Problem requirements
Begin at the line that contains "upward = Vector(end", stop after the line that contains "bpy.context.scene.collection.objects.link(empty)", and reproduce only that span, unaltered.

>> Begin Supplied material

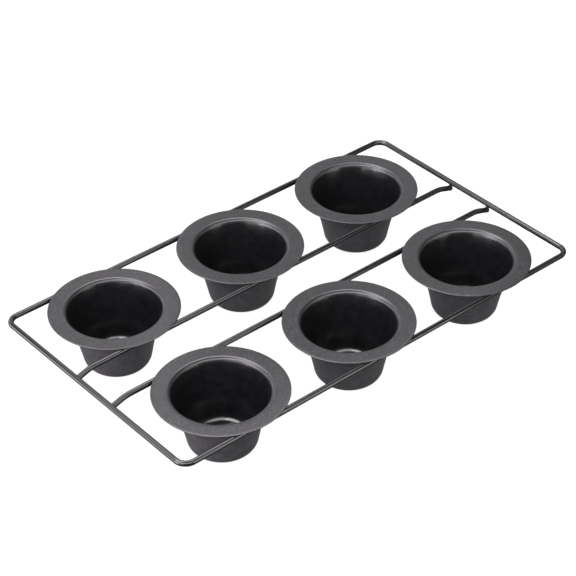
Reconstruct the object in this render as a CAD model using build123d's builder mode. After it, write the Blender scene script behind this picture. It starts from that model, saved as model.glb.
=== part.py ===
from build123d import *
from math import asin, cos, sin, sqrt
import os

# A six-cup popover pan: drawn steel cups whose flanges are welded onto a wire rack.
# Millimetres. X runs along the rows of cups, Y across them, Z up from the cups' undersides.
# The origin is under the middle of the pan.

# Cup, measured on the inside and top faces of its sheet
mouth_diameter = 76.2
flange_width = 13.9
foot_diameter = 50.6
cup_height = 52.0
sheet_thickness = 0.8
lip_radius = 3.4
floor_corner_radius = 8.6
wall_bow = 1.2
rim_edge_radius = 0.3

# Layout of the cups, by the gaps between neighbouring flanges
rows = {"front": -1, "back": 1}
columns = {"left": -1, "middle": 0, "right": 1}
column_gap = 22.4
row_gap = 28.4

# Wire rack, measured to the wires' centre lines
wire_diameter = 4.5
frame_overhang = 6.3
rail_overhang = 7.7
end_gap = 18.1
frame_corner_radius = 9.2
rail_drop_run = 15.5
rail_bend_radius = 28.0
rail_tail = 0.4

# Resistance welds
weld_seam = 0.3
weld_clearance = 0.05
flange_weld_length = 7.0
flange_weld_width = 2.6
flange_weld_spacing = 28.0
rail_weld_diameter = 3.2
rail_weld_inset = 1.0

# Sizes that follow from the ones above
mouth_radius = mouth_diameter / 2
foot_radius = foot_diameter / 2
flange_radius = mouth_radius + flange_width
wire_radius = wire_diameter / 2
column_pitch = 2 * flange_radius + column_gap
row_pitch = 2 * flange_radius + row_gap
flange_underside = cup_height - sheet_thickness
wire_height = flange_underside - weld_seam - wire_radius
frame_end_x = columns["right"] * column_pitch + flange_radius + end_gap
frame_side_y = row_pitch / 2 + flange_radius - frame_overhang
rail_y = row_pitch / 2 - flange_radius + rail_overhang

# A rail slopes down until it lies one seam below the frame's short side
crossing_distance = wire_diameter + weld_seam
rail_slope = asin(crossing_distance / rail_drop_run)
rail_bend_x = frame_end_x - rail_drop_run
rail_slope_length = rail_drop_run * cos(rail_slope) + rail_tail
rail_end_x = rail_bend_x + rail_slope_length * cos(rail_slope)
rail_end_height = wire_height - rail_slope_length * sin(rail_slope)

os.makedirs("parts", exist_ok=True)


def finish(builder, label):
    """Label a finished piece, write it and print what it holds."""
    builder.part.label = label
    export_step(builder.part, f"parts/{label}.step")
    solids = builder.part.solids()
    print(f"{label}: {len(solids)} solids, {builder.part.volume:.1f} mm3")


# Cup
def build_cup(label, x, y):
    """Turn the section of the sheet about the upright axis through x, y."""
    section = Plane(origin=(x, y, 0), x_dir=(1, 0, 0), z_dir=(0, -1, 0))
    rim = (flange_radius, cup_height)
    mouth = (mouth_radius, cup_height)
    foot = (foot_radius, sheet_thickness)
    wall_middle = ((mouth_radius + foot_radius) / 2 - wall_bow, (cup_height + sheet_thickness) / 2)
    with BuildPart() as cup:
        with BuildSketch(section) as sheet:
            with BuildLine() as inside:
                Line(rim, mouth)
                ThreePointArc(mouth, wall_middle, foot)
                Line(foot, (0, sheet_thickness))
                fillet(inside.vertices().sort_by(Axis.X)[-2], radius=lip_radius)
                fillet(inside.vertices().sort_by(Axis.X)[1], radius=floor_corner_radius)
                offset(amount=sheet_thickness, side=Side.LEFT)
            make_face()
            fillet(sheet.vertices().group_by(Axis.X)[-1], radius=rim_edge_radius)
        revolve(axis=Axis((x, y, 0), (0, 0, 1)))
    finish(cup, label)


# Welds between one cup's flange and the two wires that it lies on
def build_flange_welds(label, x, side):
    """Fill the seam under the flange, two nuggets to a wire."""
    with BuildPart() as welds:
        for wire_y in (side * rail_y, side * frame_side_y):
            with BuildSketch(Plane(origin=(x, wire_y, flange_underside))):
                with GridLocations(flange_weld_spacing, 0, 2, 1):
                    SlotOverall(flange_weld_length, flange_weld_width)
            flank = sqrt(wire_radius**2 - (flange_weld_width / 2) ** 2)
            extrude(amount=-(weld_seam + wire_radius - flank))
            with BuildSketch(Plane(origin=(x, wire_y, wire_height), z_dir=(1, 0, 0))):
                Circle(wire_radius + weld_clearance)
            extrude(amount=flange_weld_spacing, both=True, mode=Mode.SUBTRACT)
    finish(welds, label)


for row_name, side in rows.items():
    for column_name, column in columns.items():
        cup_x = column * column_pitch
        build_cup(f"cup_{row_name}_{column_name}", cup_x, side * row_pitch / 2)
        build_flange_welds(f"flange_welds_{row_name}_{column_name}", cup_x, side)


# Frame: one wire bent round four corners and closed in the middle of the front side
with BuildPart() as frame_wire:
    with BuildLine(Plane.XY.offset(wire_height)) as frame_path:
        FilletPolyline(
            (0, -frame_side_y),
            (frame_end_x, -frame_side_y),
            (frame_end_x, frame_side_y),
            (-frame_end_x, frame_side_y),
            (-frame_end_x, -frame_side_y),
            (0, -frame_side_y),
            radius=[0] + 4 * [frame_corner_radius],
        )
    with BuildSketch(Plane(origin=(0, -frame_side_y, wire_height), z_dir=(1, 0, 0))):
        Circle(wire_radius)
    sweep(path=frame_path.wire())
finish(frame_wire, "frame_wire")


# Rails: straight wires whose ends dip under the frame's short sides
def build_rail(label, y):
    """Sweep one rail, level under the cups and sloping down at both ends."""
    with BuildPart() as rail:
        with BuildLine(Plane(origin=(0, y, 0), x_dir=(1, 0, 0), z_dir=(0, -1, 0))) as path:
            FilletPolyline(
                (-rail_end_x, rail_end_height),
                (-rail_bend_x, wire_height),
                (rail_bend_x, wire_height),
                (rail_end_x, rail_end_height),
                radius=rail_bend_radius,
            )
        centre_line = path.wire()
        with BuildSketch(Plane(origin=centre_line @ 0, z_dir=centre_line % 0)):
            Circle(wire_radius)
        sweep(path=centre_line)
    finish(rail, label)


for row_name, side in rows.items():
    build_rail(f"rail_{row_name}", side * rail_y)


# Welds between the rails' ends and the frame's short sides
with BuildPart() as rail_end_welds:
    weld_flank = sqrt(wire_radius**2 - (rail_weld_diameter / 2) ** 2)
    for end in (-1, 1):
        for side in rows.values():
            frame_centre = Vector(end * frame_end_x, side * rail_y, wire_height)
            upward = Vector(end * sin(rail_slope), 0, cos(rail_slope))
            along_rail = Vector(end * cos(rail_slope), 0, -sin(rail_slope))
            crossing = frame_centre - upward * (crossing_distance / 2)
            with BuildSketch(Plane(origin=crossing - along_rail * rail_weld_inset, z_dir=upward)):
                Circle(rail_weld_diameter / 2)
            extrude(amount=crossing_distance / 2 - weld_flank, both=True)
            with BuildSketch(Plane(origin=frame_centre, z_dir=(0, 1, 0))):
                Circle(wire_radius + weld_clearance)
            extrude(amount=rail_weld_diameter, both=True, mode=Mode.SUBTRACT)
            with BuildSketch(Plane(origin=frame_centre - upward * crossing_distance, z_dir=along_rail)):
                Circle(wire_radius + weld_clearance)
            extrude(amount=rail_weld_diameter, both=True, mode=Mode.SUBTRACT)
finish(rail_end_welds, "rail_end_welds")
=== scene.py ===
# %% [markdown]
# A popover pan is six deep drawn cups of thin steel, welded by their wide flat
# rims onto a rack of bent wire and coated dark all over. This lesson dresses
# the engineering model of the pan: the cups are turned and the wires bent again
# as finer meshes, every surface gets its coating, and the pan is set on a pale
# studio floor under soft light.

# %% Load the engineering model
from math import acos, asin, atan2, ceil, cos, degrees, hypot, pi, radians, sin, sqrt, tan

import bpy
from mathutils import Matrix, Vector


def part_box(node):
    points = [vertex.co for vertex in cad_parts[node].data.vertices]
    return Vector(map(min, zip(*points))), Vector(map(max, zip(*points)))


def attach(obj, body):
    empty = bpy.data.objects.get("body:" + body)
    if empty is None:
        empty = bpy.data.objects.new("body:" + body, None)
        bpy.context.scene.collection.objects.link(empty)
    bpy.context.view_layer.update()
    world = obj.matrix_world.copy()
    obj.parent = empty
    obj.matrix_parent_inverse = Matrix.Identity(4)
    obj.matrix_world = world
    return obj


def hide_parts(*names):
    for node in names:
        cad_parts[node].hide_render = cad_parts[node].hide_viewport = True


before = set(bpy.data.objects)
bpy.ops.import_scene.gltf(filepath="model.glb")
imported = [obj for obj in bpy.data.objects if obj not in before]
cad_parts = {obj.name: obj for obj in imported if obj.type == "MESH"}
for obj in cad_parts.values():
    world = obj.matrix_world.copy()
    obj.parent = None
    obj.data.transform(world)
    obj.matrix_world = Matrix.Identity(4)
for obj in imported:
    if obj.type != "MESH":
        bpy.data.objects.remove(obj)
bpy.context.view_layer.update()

# %% [markdown]
# Blender works in metres, but the pan's sizes are easier to read in
# millimetres, so a size is written as a number of them. Every mesh here is
# shaded smooth, except where two faces meet at more than 40 degrees, as they do
# at the cut end of a wire.

# %% Units and small helpers
mm = 0.001
sharp_from = radians(40)
scene = bpy.context.scene


def into_scene(thing):
    """Link a new object to the scene and give it back."""
    scene.collection.objects.link(thing)
    return thing


def mesh_piece(name, points, faces):
    """Make a smooth mesh whose steep corners stay sharp."""
    mesh = bpy.data.meshes.new(name)
    mesh.from_pydata(points, [], faces)
    mesh.validate()
    mesh.shade_smooth()
    mesh.set_sharp_from_angle(angle=sharp_from)
    return into_scene(bpy.data.objects.new(name, mesh))


# %% [markdown]
# The camera stands a metre and a half from the pan, to the left of its front,
# and looks down at it through a long lens, so that the far cups look hardly
# smaller than the near ones. It could be placed by its coordinates, but it is
# easier to set by what it looks at and from which side, as a photographer would.

# %% Camera
view_azimuth = radians(-39.82)
view_elevation = radians(36.76)
view_roll = radians(-0.87)
view_distance = 1546.1 * mm
view_aim = Vector((14.1, 23.4, 26.0)) * mm
lens_length = 119.36
sensor_width = 36.0

towards_camera = Vector((
    sin(view_azimuth) * cos(view_elevation),
    -cos(view_azimuth) * cos(view_elevation),
    sin(view_elevation),
))
camera_place = view_aim + towards_camera * view_distance
level_view = towards_camera.to_track_quat("Z", "Y").to_matrix()
rolled_view = level_view @ Matrix.Rotation(view_roll, 3, "Z")
lens = bpy.data.cameras.new("camera")
lens.lens = lens_length
lens.sensor_width = sensor_width
camera = into_scene(bpy.data.objects.new("camera", lens))
camera.matrix_world = Matrix.LocRotScale(camera_place, rolled_view, None)
scene.camera = camera
print("camera at", [round(v, 4) for v in camera_place])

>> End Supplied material

Full output
            upward = Vector(end * sin(rail_slope), 0, cos(rail_slope))
            along_rail = Vector(end * cos(rail_slope), 0, -sin(rail_slope))
            crossing = frame_centre - upward * (crossing_distance / 2)
            with BuildSketch(Plane(origin=crossing - along_rail * rail_weld_inset, z_dir=upward)):
                Circle(rail_weld_diameter / 2)
            extrude(amount=crossing_distance / 2 - weld_flank, both=True)
            with BuildSketch(Plane(origin=frame_centre, z_dir=(0, 1, 0))):
                Circle(wire_radius + weld_clearance)
            extrude(amount=rail_weld_diameter, both=True, mode=Mode.SUBTRACT)
            with BuildSketch(Plane(origin=frame_centre - upward * crossing_distance, z_dir=along_rail)):
                Circle(wire_radius + weld_clearance)
            extrude(amount=rail_weld_diameter, both=True, mode=Mode.SUBTRACT)
finish(rail_end_welds, "rail_end_welds")
=== scene.py ===
# %% [markdown]
# A popover pan is six deep drawn cups of thin steel, welded by their wide flat
# rims onto a rack of bent wire and coated dark all over. This lesson dresses
# the engineering model of the pan: the cups are turned and the wires bent again
# as finer meshes, every surface gets its coating, and the pan is set on a pale
# studio floor under soft light.

# %% Load the engineering model
from math import acos, asin, atan2, ceil, cos, degrees, hypot, pi, radians, sin, sqrt, tan

import bpy
from mathutils import Matrix, Vector


def part_box(node):
    points = [vertex.co for vertex in cad_parts[node].data.vertices]
    return Vector(map(min, zip(*points))), Vector(map(max, zip(*points)))


def attach(obj, body):
    empty = bpy.data.objects.get("body:" + body)
    if empty is None:
        empty = bpy.data.objects.new("body:" + body, None)
        bpy.context.scene.collection.objects.link(empty)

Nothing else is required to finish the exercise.